:: Data extract ::

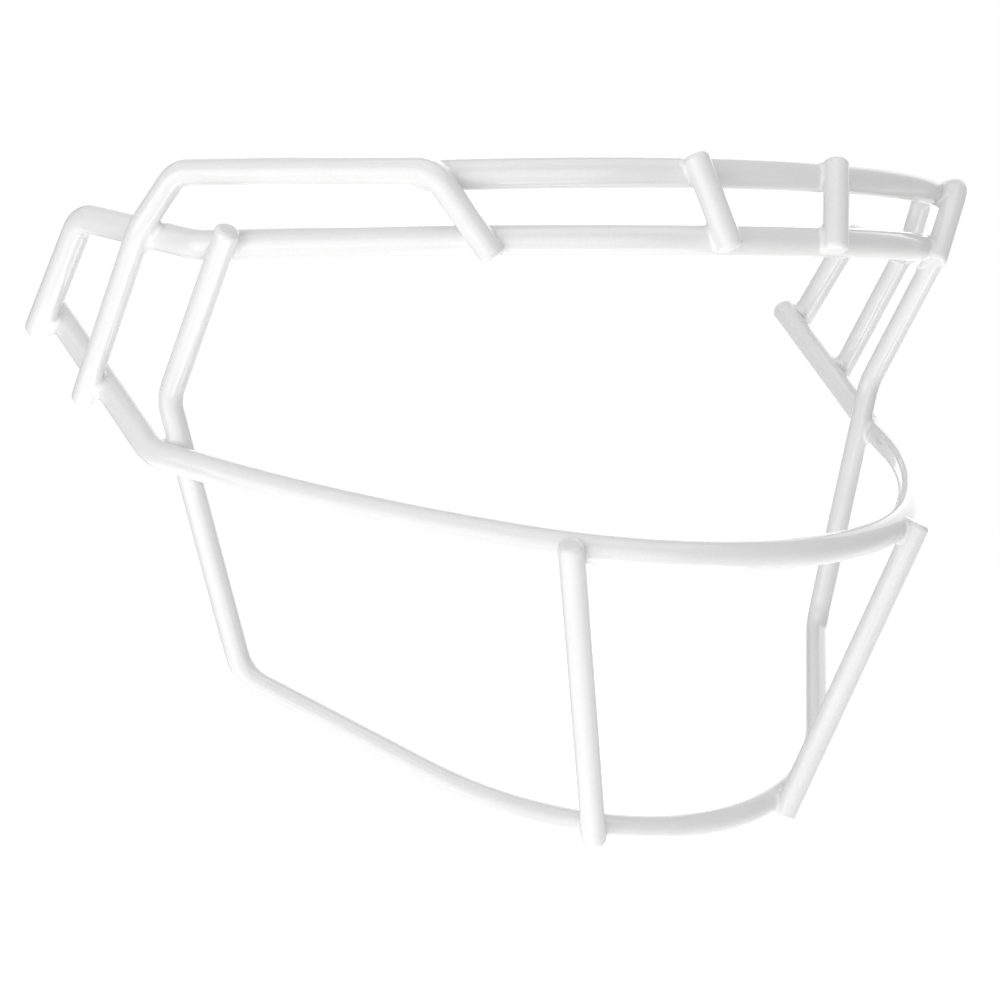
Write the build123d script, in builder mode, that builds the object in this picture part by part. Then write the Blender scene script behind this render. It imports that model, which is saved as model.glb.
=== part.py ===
from build123d import *
import os
from dataclasses import dataclass
from math import asin, cos, degrees, hypot, radians, sin, tan

# Football helmet facemask: round wires, bent, welded where they cross and coated all over.
# The wearer looks along -Y, up is +Z, and X = 0 is the plane of symmetry. The wearer's left is +X.
# The origin is on the brow bar's centre line, at its foremost point. Wires are sized over the coat.

# Wires and welds
thick_wire = 6.4
thin_wire = 5.5
coat_thickness = 0.4
weld_press = 0.6
wire_end_round = 1.2
thick_bend = 8.0
thin_bend = 7.0
bead_show = 0.9
bead_half_height = 2.0
bead_rim_share = 0.6

# Brow bar: a level front bow, sides that rise to the temples, and legs bent down and back.
# The rise and the leg each run this far across, back and up from the bend before them.
brow_radius = 94.0
brow_half_angle = 52.8
brow_side_length = 41.7
brow_side_bend = 16.0
brow_rise_across = 11.3
brow_rise_back = 39.2
brow_rise_up = 7.4
brow_leg_across = 1.7
brow_leg_back = 26.6
brow_leg_up = -25.8

# Upper bar: a short bow above and behind the brow bar's middle
upper_front_y = 4.1
upper_front_z = 14.1
upper_tilt = -2.2
upper_radius = 116.9
upper_half_width = 69.4

# Mouth bar: a bow that drops towards its front, and ends that run up to the brow bar's legs
mouth_front_y = -2.8
mouth_front_z = -65.9
mouth_tilt = 12.35
mouth_radius = 75.4
mouth_half_angle = 43.4
mouth_side_radius = 202.6
mouth_side_angle = 20.5
mouth_side_length = 18.7
mouth_bend = 16.0
mouth_end_past = 3.1
leg_end_past_mouth = 4.2

# Chin wire: a bow under the chin, and uprights that pass inside the mouth bar
chin_front_y = 27.4
chin_front_z = -129.6
chin_tilt = 28.2
chin_radius = 66.7
chin_half_angle = 55.4
chin_side_length = 49.0
chin_corner_bend = 9.0
chin_upright_bend = 9.0
chin_on_mouth = 4.6
chin_past_mouth = 12.0
chin_on_brow = 8.0
chin_top_past = 5.8

# Temple loops: from the mouth bar's end over the brow bar's side to the upper bar's end, and down again.
# The shoulder lies this far across, back and up from the brow bar's side.
loop_foot_share = 0.5
loop_foot_past = 5.1
loop_side_share = 0.37
loop_side_past = 2.5
loop_side_bend = 14.0
loop_shoulder_across = -4.6
loop_shoulder_back = -12.0
loop_shoulder_up = 13.5
loop_crown = 2.8
loop_crown_share = 0.75
loop_on_upper = 1.2
loop_corner_past = 1.9
loop_corner_rise = 0.7
loop_inner_x = 57.1
loop_inner_past = 1.9

# Ties across the two upper bars, and struts down to the chin wire
tie_upper_x = 17.3
tie_brow_x = 13.8
tie_top_past = 2.6
tie_bottom_past = 3.5
strut_mouth_x = 43.0
strut_chin_x = 25.0
strut_top_past = 3.0
strut_bottom_past = 2.2

thick_r = thick_wire / 2
thin_r = thin_wire / 2
weld_sink = 2 * coat_thickness + weld_press
thick_on_thick = thick_r + thick_r - weld_sink
thin_on_thick = thin_r + thick_r - weld_sink
thin_on_thin = thin_r + thin_r - weld_sink

outward = Vector(1, -1, 0).normalized()
inward = Vector(-1, 1, 0).normalized()
forward = Vector(0, -1, 0)
sideways = Vector(1, 0, 0)
upward = Vector(0, 0, 1)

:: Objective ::
Everything from the first line above through the line that contains "leg_end_past_mouth = 4.2" should be duplicated exactly, please, and nothing beyond it.

:: Reply ::
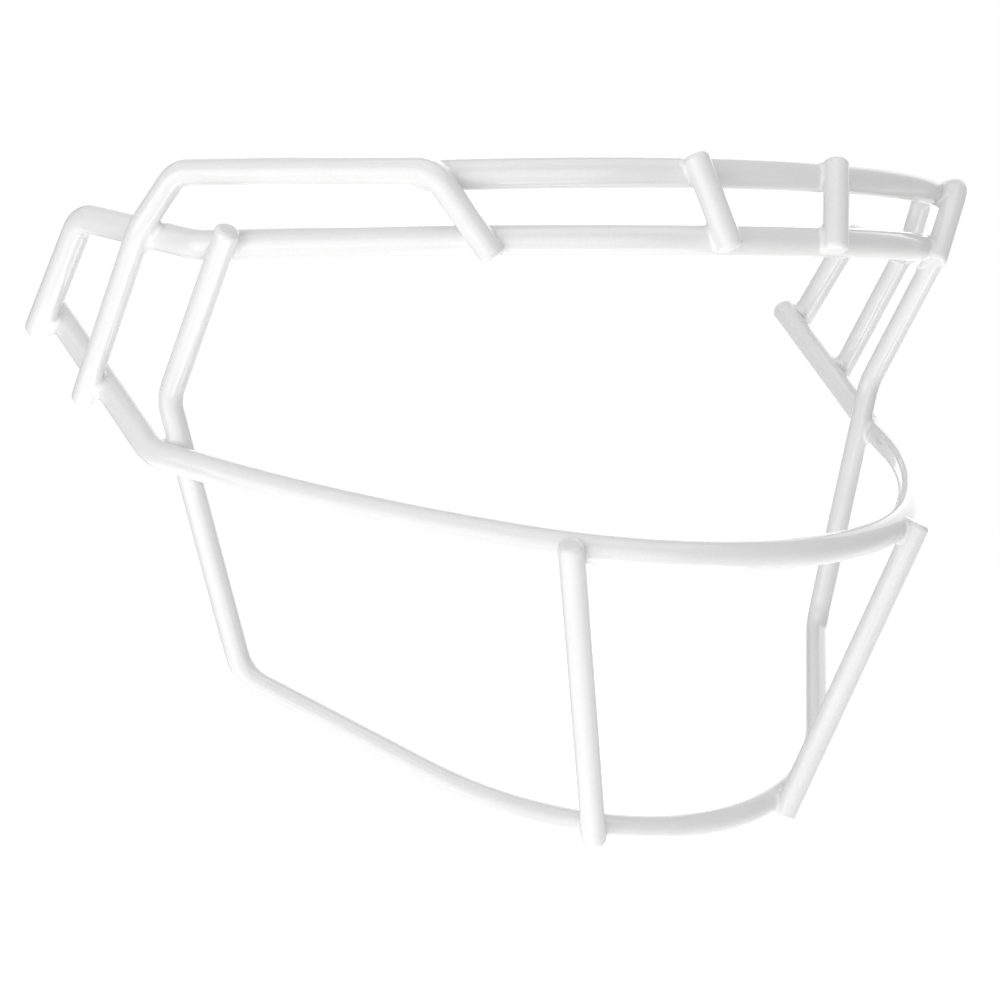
Write the build123d script, in builder mode, that builds the object in this picture part by part. Then write the Blender scene script behind this render. It imports that model, which is saved as model.glb.
=== part.py ===
from build123d import *
import os
from dataclasses import dataclass
from math import asin, cos, degrees, hypot, radians, sin, tan

# Football helmet facemask: round wires, bent, welded where they cross and coated all over.
# The wearer looks along -Y, up is +Z, and X = 0 is the plane of symmetry. The wearer's left is +X.
# The origin is on the brow bar's centre line, at its foremost point. Wires are sized over the coat.

# Wires and welds
thick_wire = 6.4
thin_wire = 5.5
coat_thickness = 0.4
weld_press = 0.6
wire_end_round = 1.2
thick_bend = 8.0
thin_bend = 7.0
bead_show = 0.9
bead_half_height = 2.0
bead_rim_share = 0.6

# Brow bar: a level front bow, sides that rise to the temples, and legs bent down and back.
# The rise and the leg each run this far across, back and up from the bend before them.
brow_radius = 94.0
brow_half_angle = 52.8
brow_side_length = 41.7
brow_side_bend = 16.0
brow_rise_across = 11.3
brow_rise_back = 39.2
brow_rise_up = 7.4
brow_leg_across = 1.7
brow_leg_back = 26.6
brow_leg_up = -25.8

# Upper bar: a short bow above and behind the brow bar's middle
upper_front_y = 4.1
upper_front_z = 14.1
upper_tilt = -2.2
upper_radius = 116.9
upper_half_width = 69.4

# Mouth bar: a bow that drops towards its front, and ends that run up to the brow bar's legs
mouth_front_y = -2.8
mouth_front_z = -65.9
mouth_tilt = 12.35
mouth_radius = 75.4
mouth_half_angle = 43.4
mouth_side_radius = 202.6
mouth_side_angle = 20.5
mouth_side_length = 18.7
mouth_bend = 16.0
mouth_end_past = 3.1
leg_end_past_mouth = 4.2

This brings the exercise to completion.